The story he told now was not about baseball. It was about parents who were drunk a lot and always leaving him on his own; about being put in classes where they just cut paper and played games all day; about a teacher who whispered to a principal, just outside the classroom door, "This bunch will never learn to read a stop sign." Right then and there, as if to make the teacher right, he stopped trying.

Narrator, p. 100

Once Grayson begins to trust Jeffery, he begins to open up about things other than baseball, including the troubled childhood that led to his illiteracy so late in life. A very pressing problem in the United States, often children in adverse situations do not receive proper education, with teachers and school districts all but giving up on them as "lost causes." Though Grayson got to have a stint in the Minor League, his lack of proper education prevented him from getting a job above the level of menial labor after quitting his sports career.

During the days, he ran, usually a slow job.

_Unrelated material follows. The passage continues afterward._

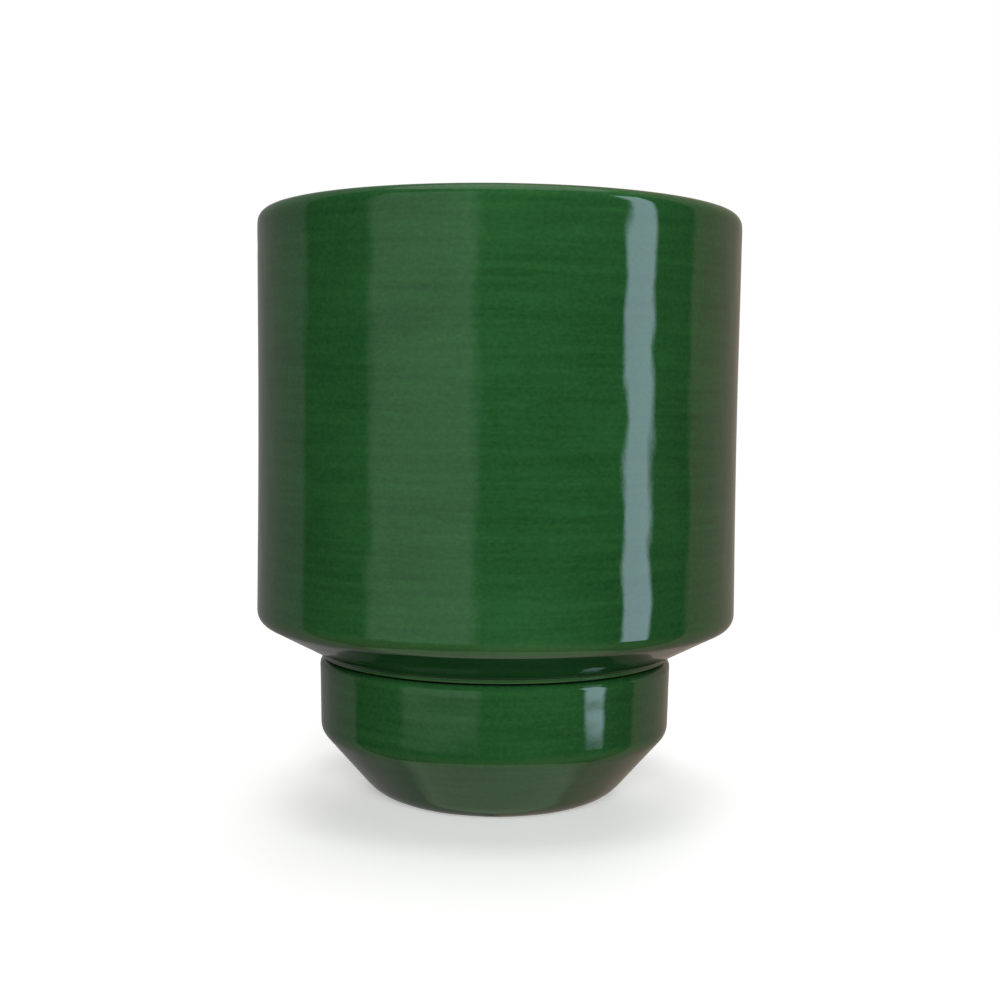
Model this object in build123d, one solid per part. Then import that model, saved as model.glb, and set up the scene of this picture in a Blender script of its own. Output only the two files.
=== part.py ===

But sometimes he would suddenly sprint, furious ten- or twenty-second bursts, as though trying to leave himself behind.

Narrator, p. 112

After Grayson's death, as at many times in the story, Maniac takes up running for hours and even days at a time. Spinelli directly says in this quote that Maniac is attempting to run away from his problems, and perhaps he chooses running because one of his main anxieties is not having a permanent place that he belongs. In this passage, Spinelli says next that the routes Jeffery runs would look as tangled as Cobble's Knot, representing how tangled Jeffery's thoughts and feelings remain in spite of all this running.